On August 20, 2020, LPL Financial Holdings Inc. reported it had completed its purchase of the San Diego–based firm Lucia Securities, a broker-dealer and Lucia Wealth Services, a registered investment advisor (RIA).

On October 27, 2020, LPL Financial Holdings Inc. announced its acquisition of Blaze Portfolio, a Chicago-based fintech firm founded in 2010. LPL stated that it would continue offering Blaze Portfolio as a stand-alone product while integrating its trading capabilities into the firm’s advisor platform. The transaction was signed and closed on October 26, 2020. LPL Financial paid approximately $12 million and agreed to a potential contingent payment of up to $5 million, subject to milestones and customary purchase price adjustments. On December 30, 2020, LPL Financial paid a fine of $6.5 million as part of a settlement with the Financial Industry Regulatory Authority (FINRA). As part of the settlement, LPL Financial consented to the findings that they had failed to supervise and failed to maintain adequate records. FINRA alleged that inadequate record keeping had exposed customers to losses through a Ponzi scheme created by one of its representatives.

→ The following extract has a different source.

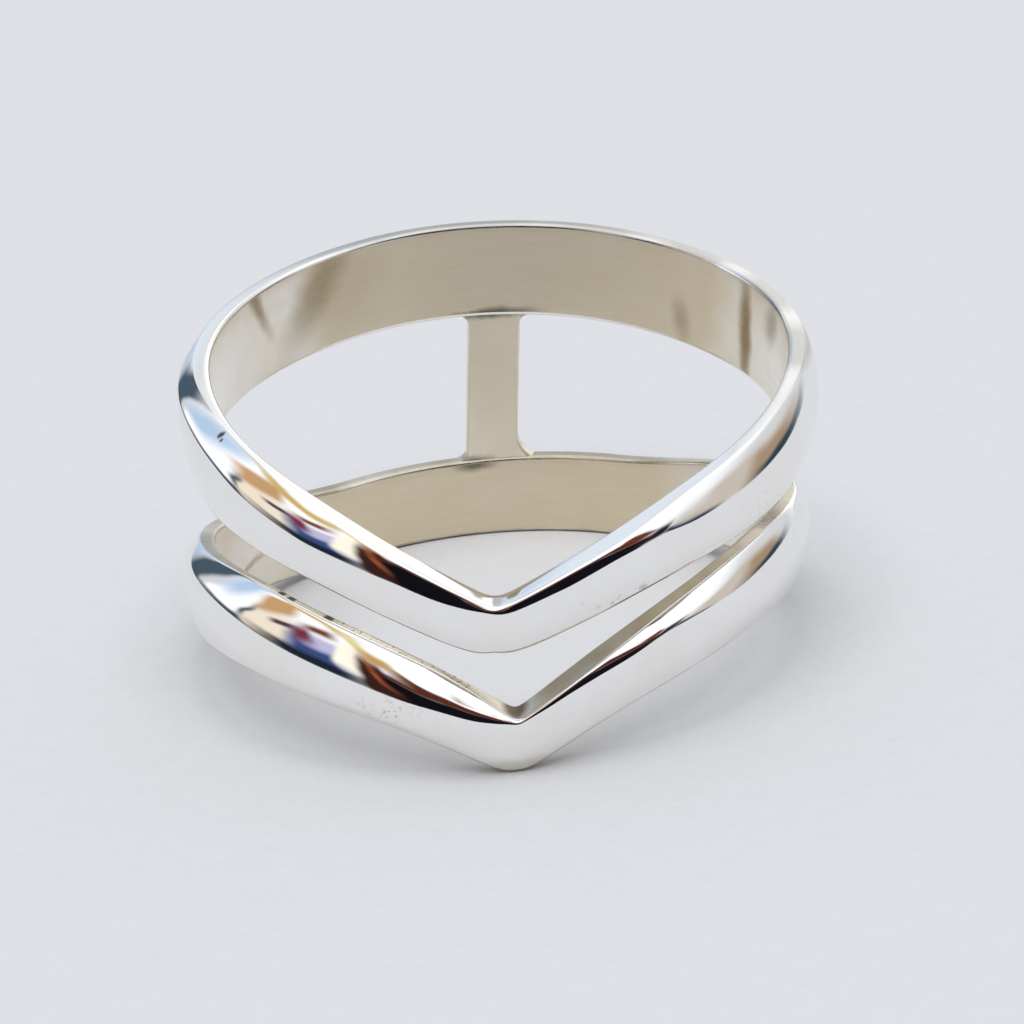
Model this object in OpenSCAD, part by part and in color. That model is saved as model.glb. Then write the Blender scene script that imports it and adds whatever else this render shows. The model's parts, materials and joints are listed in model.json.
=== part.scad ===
// Double chevron ring: two domed bands, each bent to a V at the front,
// joined by one upright bar at the back. It lies with its finger hole
// upright on the lower V and on the level back of the lower band.

/* [Finger hole] */
// Inside diameter of both bands
bore_d = 17.7; // [15:0.1:21]

/* [Band section] */
// Thickness at the crown of the dome
crown_t = 1.05; // [0.9:0.05:1.6]
// Thickness of the flat side faces
edge_t = 0.65; // [0.5:0.05:0.8]

/* [Chevron] */
// Turn over which each tip is rounded, in degrees
tip_round = 3; // [1:0.5:6]
// Turn of the upper tip to the right of the front, in degrees
upper_turn = -2; // [-5:0.5:5]
// Turn of the lower tip to the right of the front, in degrees
lower_turn = 2; // [-5:0.5:5]
// Height that the right side of the upper band loses to the left
upper_skew = 0.45; // [0:0.05:0.8]

/* [Back bar] */
// Width of the bar at its middle
bar_w = 1.75; // [1.2:0.05:3]
// Thickness of the bar
bar_t = 0.5; // [0.3:0.05:0.55]
// Depth that the bar stands back from the finger hole
bar_inset = 0.1; // [0.05:0.05:0.1]
// Radius of the solder fillets at its ends
bar_fillet = 0.35; // [0.2:0.05:0.8]
// Radius of the fillet at its lower right, where the solder ran out wide
solder_run = 0.9; // [0.2:0.05:1.2]
// Turn of the bar from the middle of the back, in degrees
bar_turn = -1; // [-5:0.5:5]

/* [Rest] */
// Lean of the finger hole to the right, in degrees
lean = 6; // [0:0.5:8]

/* [Hidden] */

bore_r = bore_d / 2;
// Turn of the finger hole's seam line, in degrees
bore_seam = 30;
// Depth that each band reaches inside the bore before it is bored out
bore_allowance = 0.4;
// Height of the cylinders that cut the bore and the bar, past both bands
cut_h = 4 * bore_r;

// Columns: turn from the tip in degrees, height of the band's middle, width.
// Past the last row each band runs level to the middle of the back.
UPPER_ROWS = [
    [  0, -1.50, 1.80],
    [ 16, -0.25, 1.95],
    [ 34,  0.85, 2.25],
    [ 56,  1.65, 2.65],
    [ 85,  2.55, 3.05],
    [120,  3.30, 3.20],
    [155,  3.90, 3.25],
    [180,  4.05, 3.25]
];
LOWER_ROWS = [
    [  0, -5.03, 2.00],
    [ 16, -3.50, 2.15],
    [ 34, -2.55, 2.45],
    [ 56, -2.10, 2.75],
    [ 85, -2.55, 2.95],
    [118, -3.65, 3.00],
    [150, -4.30, 2.85]
];
TURN = 0;
MIDDLE = 1;
WIDTH = 2;

// Heights of the dome's edges in the section, as shares of the half width
DOME = [-1, -0.85, -0.6, -0.3, 0, 0.3, 0.6, 0.85, 1];
sections = 96;
// The sections crowd towards the tip by this power
crowding = 1.5;
// Facets of the finger hole and of the bar's two faces
round_steps = 128;
// Turn over which the rounding of the tip dies away, in degrees
round_fade = 8;

// The section, walked from the inner bottom edge round the dome
SECTION = concat(
    [[-bore_allowance, -1]],
    [for (k = DOME) [edge_t + (crown_t - edge_t) * (1 - k * k), k]],
    [[-bore_allowance, 1]]
);

// Rise that undoes the lean, so that a band stands level
level_skew = bore_r * tan(lean);

// Slope of a column at a row: level at the last row, straight off the tip
function slope(rows, col, i) =
    i == len(rows) - 1 ? 0 :
    i == 0 ? 1.5 * rise(rows, col, 0, 1) - 0.5 * slope(rows, col, 1) :
    rise(rows, col, i - 1, i + 1);
function rise(rows, col, i, j) =
    (rows[j][col] - rows[i][col]) / (rows[j][TURN] - rows[i][TURN]);

// A column read smoothly at a turn of a degrees from the tip
function row_before(rows, a, i = 0) =
    i >= len(rows) - 2 || a < rows[i + 1][TURN] ? i : row_before(rows, a, i + 1);
function read(rows, col, a) =
    a >= rows[len(rows) - 1][TURN] ? rows[len(rows) - 1][col] :
    let (
        i = row_before(rows, a),
        span = rows[i + 1][TURN] - rows[i][TURN],
        t = (a - rows[i][TURN]) / span
    )
    (2 * pow(t, 3) - 3 * pow(t, 2) + 1) * rows[i][col]
    + (pow(t, 3) - 2 * pow(t, 2) + t) * span * slope(rows, col, i)
    + (3 * pow(t, 2) - 2 * pow(t, 3)) * rows[i + 1][col]
    + (pow(t, 3) - pow(t, 2)) * span * slope(rows, col, i + 1);

// The turn from the tip, rounded off so that the V has no sharp corner
function rounded(a) = sqrt(a * a + tip_round * tip_round * exp(-a / round_fade));

// Direction of a section, s from -1 to 1 round the band from the tip
function heading(s, turn) =
    turn + 180 * sign(s) * pow(abs(s), crowding) * (1 - sign(s) * turn / 180);

// One section of a band, in the ring's own frame with the bore along Z
function band_section(rows, turn, skew, s) =
    let (
        a = 180 * pow(abs(s), crowding),
        t = heading(s, turn),
        mid = read(rows, MIDDLE, rounded(a)) + skew * sin(t),
        half = read(rows, WIDTH, a) / 2
    )
    [for (p = SECTION)
        [(bore_r + p.x) * sin(t), -(bore_r + p.x) * cos(t), mid + p.y * half]];

function band_points(rows, turn, skew) =
    [for (i = [0 : sections - 1])
        each band_section(rows, turn, skew, 2 * i / sections - 1)];

function band_faces(n) =
    [for (i = [0 : sections - 1], j = [0 : n - 1])
        let (
            a = i * n + j,
            b = i * n + (j + 1) % n,
            c = ((i + 1) % sections) * n + (j + 1) % n,
            d = ((i + 1) % sections) * n + j
        )
        each [[a, b, c], [a, c, d]]];

upper_points = band_points(UPPER_ROWS, upper_turn, level_skew - upper_skew);
lower_points = band_points(LOWER_ROWS, lower_turn, level_skew);

// Where the leaning ring has to move so that it stands centred on the floor
function leaned(p) =
    [p.x * cos(lean) + p.z * sin(lean), p.y, p.z * cos(lean) - p.x * sin(lean)];
leaned_points = [for (p = concat(upper_points, lower_points)) leaned(p)];
function low(i) = min([for (p = leaned_points) p[i]]);
function high(i) = max([for (p = leaned_points) p[i]]);
stand = [-(low(0) + high(0)) / 2, -(low(1) + high(1)) / 2, -low(2)];

back_top = UPPER_ROWS[len(UPPER_ROWS) - 1];
back_low = LOWER_ROWS[len(LOWER_ROWS) - 1];
// The bar shows between these two heights and runs on into both bands
bar_top = back_top[MIDDLE] - back_top[WIDTH] / 2;
bar_low = back_low[MIDDLE] + back_low[WIDTH] / 2;
bar_root = 0.8;
// Depth of the bar's blank outside the bore, before its faces are cut
bar_blank = 2;
// Width of each fillet that lies inside the bar
fillet_lap = 0.3;
// Tilt of the upper band's lower edge at the back; the lower band's is the lean
upper_tilt = atan((level_skew - upper_skew) / bore_r);

module domed_band(points) {
    polyhedron(points = points, faces = band_faces(len(SECTION)), convexity = 6);
}

module upper_band() {
    color("silver") domed_band(upper_points);
}

module lower_band() {
    color("silver") domed_band(lower_points);
}

// A fillet in the corner between the bar's side and a band's side face
module fillet(r) {
    difference() {
        translate([-fillet_lap, -bar_root])
            square([r + fillet_lap, r + bar_root]);
        translate([r, r])
            circle(r = r, $fn = 32);
    }
}

module bar_end(left, right) {
    translate([bar_w / 2, 0])
        fillet(right);
    mirror([1, 0])
        translate([bar_w / 2, 0])
            fillet(left);
}

module bar_outline() {
    translate([-bar_w / 2, bar_low - bar_root])
        square([bar_w, bar_top - bar_low + 2 * bar_root]);
    translate([0, bar_low])
        rotate(lean)
            bar_end(bar_fillet, solder_run);
    translate([0, bar_top])
        rotate(upper_tilt)
            mirror([0, 1])
                bar_end(bar_fillet, bar_fillet);
}

// The bar follows the curve of the bands between its two faces
module back_bar() {
    color("silver")
        intersection() {
            rotate([0, 0, bar_turn])
                translate([0, bore_r + bar_blank, 0])
                    rotate([90, 0, 0])
                        linear_extrude(height = bar_blank + bore_allowance)
                            bar_outline();
            difference() {
                cylinder(r = bore_r + bar_inset + bar_t, h = cut_h, center = true, $fn = round_steps);
                cylinder(r = bore_r + bar_inset, h = cut_h + bore_r, center = true, $fn = round_steps);
            }
        }
}

// The finger hole, its seam line turned to the side, clear of the bar
module bore() {
    rotate([0, 0, bore_seam])
        cylinder(r = bore_r, h = cut_h, center = true, $fn = round_steps);
}

// The bands are bored out and the bar is soldered between them
module chevron_ring() {
    color("silver")
        translate(stand)
            rotate([0, lean, 0]) {
                difference() {
                    union() {
                        upper_band();
                        lower_band();
                    }
                    bore();
                }
                back_bar();
            }
}

chevron_ring();
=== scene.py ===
"""Double chevron ring of polished silver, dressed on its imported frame.

Two domed bands, each bent to a V at the front, with one flat bar soldered
between them at the back. The ring lies on a plain pale floor in soft light.
"""

import json
import logging
import math
from dataclasses import dataclass
from enum import Enum
from typing import Any

import bmesh
import bpy
from mathutils import Matrix, Vector, noise


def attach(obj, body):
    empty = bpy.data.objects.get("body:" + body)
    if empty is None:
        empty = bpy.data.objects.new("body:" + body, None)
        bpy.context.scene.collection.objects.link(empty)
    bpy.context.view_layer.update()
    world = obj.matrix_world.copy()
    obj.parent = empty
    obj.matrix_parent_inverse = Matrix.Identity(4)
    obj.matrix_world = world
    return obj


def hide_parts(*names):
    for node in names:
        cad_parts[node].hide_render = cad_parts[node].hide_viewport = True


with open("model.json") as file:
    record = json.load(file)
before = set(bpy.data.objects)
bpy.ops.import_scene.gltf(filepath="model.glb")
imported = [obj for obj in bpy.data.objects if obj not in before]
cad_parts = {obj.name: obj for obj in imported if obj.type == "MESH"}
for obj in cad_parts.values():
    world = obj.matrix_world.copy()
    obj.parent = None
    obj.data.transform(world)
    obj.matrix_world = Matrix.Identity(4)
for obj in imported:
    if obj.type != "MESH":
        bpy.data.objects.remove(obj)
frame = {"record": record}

log = logging.getLogger("double_chevron_ring")

MM = 0.001
BODY = "root"
NODE = "chevron_ring"

# Height that the right side of the upper band loses to the left
UPPER_SKEW = 0.45 * MM


class Region(Enum):
    """The parts of a band's section that take a finish of their own."""

    DOME = 0
    INSIDE = 1
    SIDE = 2
    # the rounded lower edge of the dome, whose grey-brown finish is partly a painted
    # reflection of the dark under the band
    EDGE = 3


@dataclass(frozen=True)
class Row:
    """One section of a band: turn from the tip in degrees, then millimetres."""

    turn: float
    middle: float
    width: float


@dataclass(frozen=True)
class Crest:
    """The dome at one turn.

    Its crest stands at a share of the half width above the middle. The file
    and the polish left it this thick at the crown and at its upper edge.
    """

    turn: float
    share: float
    crown: float
    rim: float


# Past the last row each band runs level to the middle of the back
UPPER_ROWS = (
    Row(0, -1.50, 1.80),
    Row(16, -0.25, 1.95),
    Row(34, 0.85, 2.25),
    Row(56, 1.65, 2.65),
    Row(85, 2.55, 3.05),
    Row(120, 3.30, 3.20),
    Row(155, 3.90, 3.25),
    Row(180, 4.05, 3.25),
)
LOWER_ROWS = (
    Row(0, -5.03, 2.00),
    Row(16, -3.50, 2.15),
    Row(34, -2.55, 2.45),
    Row(56, -2.10, 2.75),
    Row(85, -2.55, 2.95),
    Row(118, -3.65, 3.00),
    Row(150, -4.30, 2.85),
)
# The polish moved the crest up and down, which decides where the domes stop
# mirroring the floor and begin to mirror the room
UPPER_CRESTS = (
    Crest(-180, 0.00, 1.03, 0.60),
    Crest(-110, 0.26, 1.03, 0.52),
    Crest(-90, 0.50, 1.03, 0.50),
    Crest(-82, 0.60, 1.02, 0.47),
    Crest(-77, 0.60, 1.01, 0.42),
    Crest(-70, 0.47, 0.95, 0.30),
    Crest(-60, 0.30, 0.88, 0.20),
    Crest(-50, 0.11, 0.90, 0.24),
    Crest(-40, 0.01, 0.97, 0.34),
    Crest(-35, 0.00, 1.01, 0.42),
    Crest(-27, 0.05, 1.03, 0.65),
    Crest(-20, 0.08, 1.03, 0.78),
    Crest(-12, 0.16, 1.03, 0.83),
    Crest(-7, 0.49, 1.03, 0.87),
    Crest(-3, 0.74, 1.03, 0.91),
    Crest(1, 0.55, 1.03, 0.91),
    Crest(7, 0.46, 1.03, 0.88),
    Crest(10, 0.42, 1.03, 0.86),
    Crest(18, 0.50, 1.03, 0.84),
    Crest(26, 0.46, 1.03, 0.66),
    Crest(32, 0.15, 1.03, 0.56),
    Crest(40, 0.00, 1.03, 0.49),
    Crest(50, -0.15, 1.03, 0.43),
    Crest(58, -0.20, 1.03, 0.38),
    Crest(64, -0.20, 1.03, 0.40),
    Crest(70, -0.15, 1.03, 0.46),
    Crest(80, -0.05, 1.03, 0.50),
    Crest(100, 0.10, 1.03, 0.52),
    Crest(180, 0.00, 1.03, 0.60),
)
LOWER_CRESTS = (
    Crest(-180, 0.00, 1.03, 0.60),
    Crest(-110, 0.22, 1.03, 0.52),
    Crest(-82, 0.42, 1.03, 0.50),
    Crest(-74, 0.48, 1.03, 0.46),
    Crest(-68, 0.44, 1.03, 0.40),
    Crest(-60, 0.27, 1.03, 0.32),
    Crest(-50, 0.01, 1.03, 0.30),
    Crest(-40, -0.15, 1.03, 0.34),
    Crest(-30, -0.23, 1.03, 0.38),
    Crest(-20, -0.24, 1.03, 0.40),
    Crest(-15, -0.12, 1.03, 0.38),
    Crest(-8, 0.15, 1.03, 0.44),
    Crest(-5, 0.30, 1.03, 0.55),
    Crest(-2, 0.54, 1.03, 0.72),
    Crest(2, 0.87, 1.03, 0.93),
    Crest(8, 0.75, 1.03, 0.94),
    Crest(14, 0.63, 1.03, 0.88),
    Crest(20, 0.56, 1.03, 0.77),
    Crest(27, 0.62, 1.03, 0.62),
    Crest(36, 0.46, 1.03, 0.52),
    Crest(45, 0.16, 1.03, 0.49),
    Crest(51, 0.08, 1.03, 0.48),
    Crest(56, 0.10, 1.03, 0.49),
    Crest(66, 0.18, 1.03, 0.51),
    Crest(100, 0.20, 1.03, 0.52),
    Crest(180, 0.00, 1.03, 0.60),
)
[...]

In 2021, LPL Financial reported surpassing $1 trillion in brokerage and advisory assets and exceeded 20,000 financial advisors. In a 2022 article, Barron’s described LPL Financial as “the leading independent broker-dealer” in the United States.

In April 2021, LPL acquired Waddell & Reed's wealth management business.

LPL Financial joined the Fortune 500 list at number 466 in 2021 and rose to 392 in 2024. In August 2024, LPL Financial settled with the SEC for a $50 million fine for failure in electronic record keeping.

In 2024, Rich Steinmeier was named chief executive officer of LPL Financial.

In 2025, LPL Financial announced its acquisition of Commonwealth Financial Network, one of the largest independently owned wealth management firms in the United States. LPL stated that the combined organization would support more than 29,000 financial advisors.